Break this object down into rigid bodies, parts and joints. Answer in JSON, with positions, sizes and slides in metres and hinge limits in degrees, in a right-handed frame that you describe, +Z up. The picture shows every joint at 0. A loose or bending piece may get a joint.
---
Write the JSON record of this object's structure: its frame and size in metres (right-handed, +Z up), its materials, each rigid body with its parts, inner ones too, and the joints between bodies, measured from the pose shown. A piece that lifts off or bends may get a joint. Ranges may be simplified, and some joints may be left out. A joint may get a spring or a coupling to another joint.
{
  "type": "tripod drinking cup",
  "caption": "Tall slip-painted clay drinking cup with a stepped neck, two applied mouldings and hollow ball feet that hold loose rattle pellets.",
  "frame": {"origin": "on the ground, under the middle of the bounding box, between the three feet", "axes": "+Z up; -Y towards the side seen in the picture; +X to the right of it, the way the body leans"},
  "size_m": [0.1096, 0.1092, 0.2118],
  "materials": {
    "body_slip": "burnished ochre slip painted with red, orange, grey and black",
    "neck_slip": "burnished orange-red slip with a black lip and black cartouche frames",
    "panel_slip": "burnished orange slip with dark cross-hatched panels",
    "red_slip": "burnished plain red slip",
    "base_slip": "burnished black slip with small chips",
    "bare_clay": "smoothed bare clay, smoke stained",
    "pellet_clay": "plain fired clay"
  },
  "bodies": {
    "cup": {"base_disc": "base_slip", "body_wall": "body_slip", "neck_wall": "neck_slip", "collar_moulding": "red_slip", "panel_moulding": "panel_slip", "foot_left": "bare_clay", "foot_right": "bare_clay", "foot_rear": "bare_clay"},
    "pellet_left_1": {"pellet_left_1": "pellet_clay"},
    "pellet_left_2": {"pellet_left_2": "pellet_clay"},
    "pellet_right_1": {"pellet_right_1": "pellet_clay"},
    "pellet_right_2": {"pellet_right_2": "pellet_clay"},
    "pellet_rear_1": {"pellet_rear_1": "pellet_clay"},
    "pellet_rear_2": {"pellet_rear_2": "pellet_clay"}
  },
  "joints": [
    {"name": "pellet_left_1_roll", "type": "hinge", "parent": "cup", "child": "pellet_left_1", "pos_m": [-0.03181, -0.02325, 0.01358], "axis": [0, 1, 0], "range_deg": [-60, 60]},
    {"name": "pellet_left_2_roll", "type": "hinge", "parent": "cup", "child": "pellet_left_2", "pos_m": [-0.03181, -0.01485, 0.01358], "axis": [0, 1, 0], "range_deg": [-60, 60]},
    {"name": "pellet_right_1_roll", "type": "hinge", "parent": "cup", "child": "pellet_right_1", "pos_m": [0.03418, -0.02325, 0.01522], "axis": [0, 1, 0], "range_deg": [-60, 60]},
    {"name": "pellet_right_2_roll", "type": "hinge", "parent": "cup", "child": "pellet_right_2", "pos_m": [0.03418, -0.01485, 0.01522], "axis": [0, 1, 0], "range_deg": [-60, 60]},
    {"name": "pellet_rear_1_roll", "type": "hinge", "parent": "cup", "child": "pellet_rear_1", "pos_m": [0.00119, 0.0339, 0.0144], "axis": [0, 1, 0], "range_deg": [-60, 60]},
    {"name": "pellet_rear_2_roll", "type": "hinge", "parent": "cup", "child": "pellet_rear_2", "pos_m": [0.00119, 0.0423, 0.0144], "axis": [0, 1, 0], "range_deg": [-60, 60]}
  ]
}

▶ REQUIREMENT
Of the lines in this material, state how many hold the string "materials". Write no other words.

▶ EXPECTED ANSWER
2